- RAW DATA -

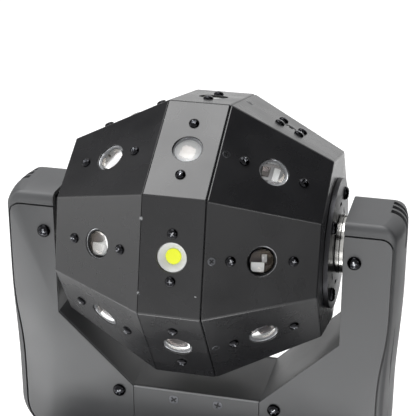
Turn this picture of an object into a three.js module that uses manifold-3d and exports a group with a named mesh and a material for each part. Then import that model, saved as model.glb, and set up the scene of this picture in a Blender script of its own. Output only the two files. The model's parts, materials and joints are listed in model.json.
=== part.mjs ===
// Football moving head light: an eight-sided head full of lamps, tilting without end
// in a two-armed yoke, which pans on a low base.
// Millimetres, +Z up, front of the lamp towards -Y, origin under the middle of the base.
import * as THREE from 'three';
import { mergeVertices } from 'three/addons/utils/BufferGeometryUtils.js';
import Module from 'manifold-3d';

const wasm = await Module();
wasm.setup();

// Clearances and counts that the whole lamp shares
const GAP = 0.3;              // between two pieces that touch on the real lamp
const RUNNING_GAP = 0.4;      // between a turning or sliding piece and its seat
const OVERRUN = 5;            // how far a cutter runs past what it cuts
const ROUND_SIDES = 20;
const SMALL_SIDES = 10;
const SCREW_SIDES = 6;
const ARC_STEPS = 2;
const COVER_STEPS = 3;
const BELT_STEPS = 8;

// Head: two tapers and a middle band, eight panels round
const PANELS = 8;
const HEAD_RADIUS = 88;       // corner radius of the middle band
const END_RADIUS = 56.35;     // corner radius of the end faces
const BAND_WIDTH = 36.3;
const HEAD_LENGTH = 155.6;    // between the two end faces, along the tilt axis
const SHEET = 2;              // wall of the head's shells
const REST_TILT = THREE.MathUtils.degToRad(12.47);
const LIP_REACH = 6.5;        // how far the left shell's lip runs under the right shell
const LIP_SHEET = 1.5;
const SHAFT_HOLE_RADIUS = 12.6;

// Lamp modules
const LENS_RADIUS = 8.3;
const LENS_HOLE_RADIUS = 8.65;
const LENS_RISE = 3;
const LENS_RIM_RADIUS = 10.5;
const LENS_RIM = 1.2;
const HOLDER_BAR = 2.2;
const HOLDER_WIDTH = 20;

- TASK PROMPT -
Give the complete listing a second time, exactly as it reads.

- COMPLETE RESPONSE -
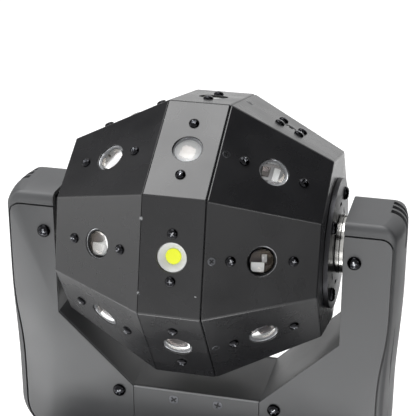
Turn this picture of an object into a three.js module that uses manifold-3d and exports a group with a named mesh and a material for each part. Then import that model, saved as model.glb, and set up the scene of this picture in a Blender script of its own. Output only the two files. The model's parts, materials and joints are listed in model.json.
=== part.mjs ===
// Football moving head light: an eight-sided head full of lamps, tilting without end
// in a two-armed yoke, which pans on a low base.
// Millimetres, +Z up, front of the lamp towards -Y, origin under the middle of the base.
import * as THREE from 'three';
import { mergeVertices } from 'three/addons/utils/BufferGeometryUtils.js';
import Module from 'manifold-3d';

const wasm = await Module();
wasm.setup();

// Clearances and counts that the whole lamp shares
const GAP = 0.3;              // between two pieces that touch on the real lamp
const RUNNING_GAP = 0.4;      // between a turning or sliding piece and its seat
const OVERRUN = 5;            // how far a cutter runs past what it cuts
const ROUND_SIDES = 20;
const SMALL_SIDES = 10;
const SCREW_SIDES = 6;
const ARC_STEPS = 2;
const COVER_STEPS = 3;
const BELT_STEPS = 8;

// Head: two tapers and a middle band, eight panels round
const PANELS = 8;
const HEAD_RADIUS = 88;       // corner radius of the middle band
const END_RADIUS = 56.35;     // corner radius of the end faces
const BAND_WIDTH = 36.3;
const HEAD_LENGTH = 155.6;    // between the two end faces, along the tilt axis
const SHEET = 2;              // wall of the head's shells
const REST_TILT = THREE.MathUtils.degToRad(12.47);
const LIP_REACH = 6.5;        // how far the left shell's lip runs under the right shell
const LIP_SHEET = 1.5;
const SHAFT_HOLE_RADIUS = 12.6;

// Lamp modules
const LENS_RADIUS = 8.3;
const LENS_HOLE_RADIUS = 8.65;
const LENS_RISE = 3;
const LENS_RIM_RADIUS = 10.5;
const LENS_RIM = 1.2;
const HOLDER_BAR = 2.2;
const HOLDER_WIDTH = 20;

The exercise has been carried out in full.